Instructions for the task
Work out how many lines of the listing hold the string "Blender", then answer with that number and nothing else.

Data for this exercise
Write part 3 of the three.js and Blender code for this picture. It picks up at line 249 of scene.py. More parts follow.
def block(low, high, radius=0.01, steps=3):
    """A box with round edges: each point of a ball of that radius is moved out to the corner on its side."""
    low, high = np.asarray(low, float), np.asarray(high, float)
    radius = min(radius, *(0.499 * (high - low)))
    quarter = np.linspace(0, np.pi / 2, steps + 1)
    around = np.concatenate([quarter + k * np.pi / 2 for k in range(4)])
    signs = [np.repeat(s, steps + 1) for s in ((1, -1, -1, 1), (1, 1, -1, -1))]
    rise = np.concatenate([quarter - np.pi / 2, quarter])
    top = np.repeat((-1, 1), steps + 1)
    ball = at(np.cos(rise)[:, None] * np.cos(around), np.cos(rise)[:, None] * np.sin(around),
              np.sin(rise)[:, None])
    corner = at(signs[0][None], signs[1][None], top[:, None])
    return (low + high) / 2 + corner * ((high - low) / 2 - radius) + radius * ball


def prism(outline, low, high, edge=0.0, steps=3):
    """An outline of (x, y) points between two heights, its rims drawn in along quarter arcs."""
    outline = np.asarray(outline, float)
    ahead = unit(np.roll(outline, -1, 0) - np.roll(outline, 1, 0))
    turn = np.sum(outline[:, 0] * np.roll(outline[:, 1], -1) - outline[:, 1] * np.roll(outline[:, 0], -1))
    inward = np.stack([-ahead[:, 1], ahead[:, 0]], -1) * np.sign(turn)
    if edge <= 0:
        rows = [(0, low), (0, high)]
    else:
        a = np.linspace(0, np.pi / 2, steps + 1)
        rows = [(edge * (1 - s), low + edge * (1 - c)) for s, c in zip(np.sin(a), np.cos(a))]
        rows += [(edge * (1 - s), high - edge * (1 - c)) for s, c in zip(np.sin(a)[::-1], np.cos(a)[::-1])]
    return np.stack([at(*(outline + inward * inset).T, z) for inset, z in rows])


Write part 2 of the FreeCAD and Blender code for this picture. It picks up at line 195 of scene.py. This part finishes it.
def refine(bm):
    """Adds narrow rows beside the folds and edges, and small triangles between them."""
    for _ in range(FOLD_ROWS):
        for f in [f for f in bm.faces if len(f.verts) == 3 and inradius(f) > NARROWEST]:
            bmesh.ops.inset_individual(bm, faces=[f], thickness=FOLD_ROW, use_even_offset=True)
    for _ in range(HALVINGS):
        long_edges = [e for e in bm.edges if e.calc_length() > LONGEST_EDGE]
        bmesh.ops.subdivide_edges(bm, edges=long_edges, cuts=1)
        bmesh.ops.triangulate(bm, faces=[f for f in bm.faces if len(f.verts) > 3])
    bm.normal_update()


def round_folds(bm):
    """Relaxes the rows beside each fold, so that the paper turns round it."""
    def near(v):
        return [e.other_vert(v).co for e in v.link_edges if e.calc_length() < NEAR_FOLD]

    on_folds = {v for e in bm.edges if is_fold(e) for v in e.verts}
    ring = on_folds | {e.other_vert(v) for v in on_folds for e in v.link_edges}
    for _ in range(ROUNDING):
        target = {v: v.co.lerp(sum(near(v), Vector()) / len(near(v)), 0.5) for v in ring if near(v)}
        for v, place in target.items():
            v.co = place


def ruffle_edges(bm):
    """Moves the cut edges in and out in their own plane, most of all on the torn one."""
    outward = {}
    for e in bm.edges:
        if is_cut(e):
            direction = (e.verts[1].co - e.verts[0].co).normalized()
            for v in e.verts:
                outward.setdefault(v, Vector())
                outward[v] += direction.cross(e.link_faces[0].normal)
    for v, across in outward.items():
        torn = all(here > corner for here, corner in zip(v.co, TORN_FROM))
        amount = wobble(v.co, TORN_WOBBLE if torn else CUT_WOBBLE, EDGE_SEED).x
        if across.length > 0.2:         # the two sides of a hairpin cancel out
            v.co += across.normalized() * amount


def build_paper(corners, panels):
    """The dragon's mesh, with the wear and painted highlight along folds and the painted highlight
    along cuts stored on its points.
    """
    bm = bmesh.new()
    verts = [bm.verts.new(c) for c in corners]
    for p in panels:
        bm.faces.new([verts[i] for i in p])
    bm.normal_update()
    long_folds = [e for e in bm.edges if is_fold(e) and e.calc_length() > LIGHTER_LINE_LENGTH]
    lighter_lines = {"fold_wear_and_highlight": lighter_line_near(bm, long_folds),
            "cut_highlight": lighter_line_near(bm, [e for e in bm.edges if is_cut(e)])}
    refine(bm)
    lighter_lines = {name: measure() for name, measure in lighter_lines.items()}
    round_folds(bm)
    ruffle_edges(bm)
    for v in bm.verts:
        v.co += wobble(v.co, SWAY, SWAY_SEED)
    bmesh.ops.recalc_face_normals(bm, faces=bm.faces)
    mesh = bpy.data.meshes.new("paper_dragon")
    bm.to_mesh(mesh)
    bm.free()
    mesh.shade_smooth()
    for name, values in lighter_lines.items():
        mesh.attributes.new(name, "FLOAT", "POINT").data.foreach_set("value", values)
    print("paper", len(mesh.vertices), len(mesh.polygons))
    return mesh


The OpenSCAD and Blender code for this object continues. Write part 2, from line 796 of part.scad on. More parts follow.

Exercise output
3